Watching MSM, one would think the Germans and other populations love the Euro and inflation. They actually say the Germans love the Euro and other people love it. But then when a curious mind disbelieves the MSM and actually researches/knows the general populations' views, it's pretty clear the MSM is serving the Fed and other central banksters/Goldman alum/banksters. They only seem to look at Merkel, or Bernanke, or what Dimon or Blankfein or Draghi want and say. They avoid talking to the general populations at all - so much for the press and democracy. They never really discuss why Greeks and other Europeans are killing themselves, graduating college only to be unemployed and homeless, mass riots against central banks and their politicians, etc., etc. The MSM plays it like these are just disgruntled folks who want it easy and should just go along with the bankster program so banksters can get rich (ignoring the fact that all of these actions are crushing entire nations, sending food and fuel prices skyrocketing globally, and will possibly lead to global wars). But hey, I'm sure the corporate media knows what's going on, they seem to be incredibly bright and free thinkers.


Very good point with this event. On a side note, killing a U.S. Ambassador over a youtube, are you KIDDING ME????? This is such an outrage and on 9/11 no less.

Just blow diplomatic law and promise right out the window, is just a tad bit serious.

The video was just an excuse, something much bigger coming

There are plenty of excuses every day for violence if certain groups in different parts of the world want to lash out. An attack of this magnitude in neighboring countries doesn't just happen and not over some video. Especially attacking a US Embassy or Consulate or key staff with RPGs? Something like that isn't just thought of at the last second by folks walking around with RPGs. Organization had to occur, arming the groups, attacking at a specified time. We'll find out more, but Middle East not looking more stable at this point and that always has ramifications. Toss in Syria (250,000 refugees left Syria already and civil war continues with car bombings, heavy fighting in Aleppo) and effects on neighboring countries as well as US/NATO, Russia, Iran; Iran nuclear situation and US election; and it will get uglier.

looking bad for sure

Although people committing murder, against a diplomat no less, over a youtube, a cartoon are bat shit crazy in my view and what can one do. Same as those bat shit crazies in the United States who go stalk funerals with their "god hates homos" signs and such. Fortunately in the U.S. those crazies have no power and we have laws to nail 'em when they step over the legal line.

But I mean seriously, there have to be 1 million "unboxing" videos on youtube, this is when someone removes a product from it's packaging. Are you shitting me? There is so much psycho ramble bullshit out there and that's what happens when technologies enables anyone to make a video, one will get a lot of waste of digital bits.

Called freedom of speech and it seems other nations cannot stand freedom of speech and my attitude towards these people is the same as my attitude towards the crazies of this country. That's the scary thing, what is the mentality when one can whip a crowd to be murderous thugs over a crappy psycho youtube? there are millions of crappy, crazy rambling youtubes, along with 10 million youtubes of cats.

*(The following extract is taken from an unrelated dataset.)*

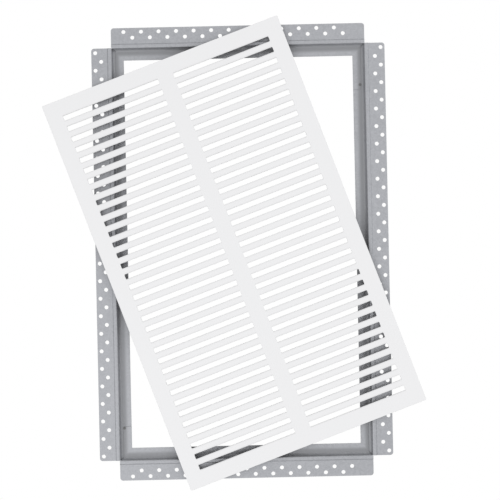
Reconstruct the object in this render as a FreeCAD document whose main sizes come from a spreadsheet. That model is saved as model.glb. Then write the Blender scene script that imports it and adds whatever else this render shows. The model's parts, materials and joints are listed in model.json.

Are we literally going to have a "youtube war", are you KIDDING me? Good freaking God, what's next, attacks because someone thinks the iphone design is spreading a socialist message? I mean just bat shit crazy people out there.

True power behind the scenes just need to convince others to act

The people behind the scenes may or may not believe this position or that position, but all they need are people to act on their behalf with whatever reasoning they provide. I may or may not believe "Position 1," but if I can convince 500-500,000 people in this foreign city, or country, or whatever locale that "Position 1" is a matter of life-or-death or absolute honor vs. disgrace, then I have true power. Now, if I can then control the people or unleash the people rallying around "Position 1" and it serves my purpose that has nothing to do with "Position 1," all the better. I have helped control the people, so another power owes me, or if I don't control the people to another power's liking, then changes will be forced.

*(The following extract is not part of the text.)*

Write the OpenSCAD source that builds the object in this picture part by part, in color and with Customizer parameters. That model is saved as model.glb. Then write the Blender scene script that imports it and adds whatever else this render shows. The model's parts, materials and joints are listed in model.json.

But then again, I'm not a big Wall Street bankster, or someone at policy making levels of anything, or chiming in on some TV somewhere, so what do I know.

The Euro gains based on Spanish bailout? Up is down, bad is good

Reuters and others are saying the Spanish need for a bailout is good for the Euro and that's why the Euro is gaining. Yes, because the need for such a massive country to need Euros to be printed out of thin air to keep the Ponzi going for just a little more time is somehow good for a currency's value? WTF? I really wish we had access to this free money that was printed by central banks - it always seems to end right at the top when it's handed out to banking authorities from other Goldman Sachs alum. Funny how devaluing a currency by printing it up by central banks is legal and "good," but printing up currency by regular citizens is strictly forbidden. They seem to be as valuable as each other, might as well break out the Monopoly cash at this point.

Spain is looking to freeze pensions and increase the retirement age to 67. Look for pensions to be raided by Goldman Sachs banksters in a quest for Spain to meet the bailout requirements imposed on it by the banksters. And as far as raising the retirement age, as in every other country that has destroyed jobs or sent jobs overseas (e.g., the USA), how exactly does one work longer when one is currently unemployed and there are no jobs to be had? I know questions like that may make politicians here and abroad uncomfortable because they might have to think for more than 2 seconds, but seriously, when banksters are forcing austerity on 99% of the population so that Ponzi currencies and financial regimes can keep making them richer at the expense of the populace, questions like that should be posed by at least one person that's not beholden to these money men. Or maybe 50,000 unemployed Spaniards could ask the politicians and banksters when they aren't surrounded by 500 security men that hate the little people.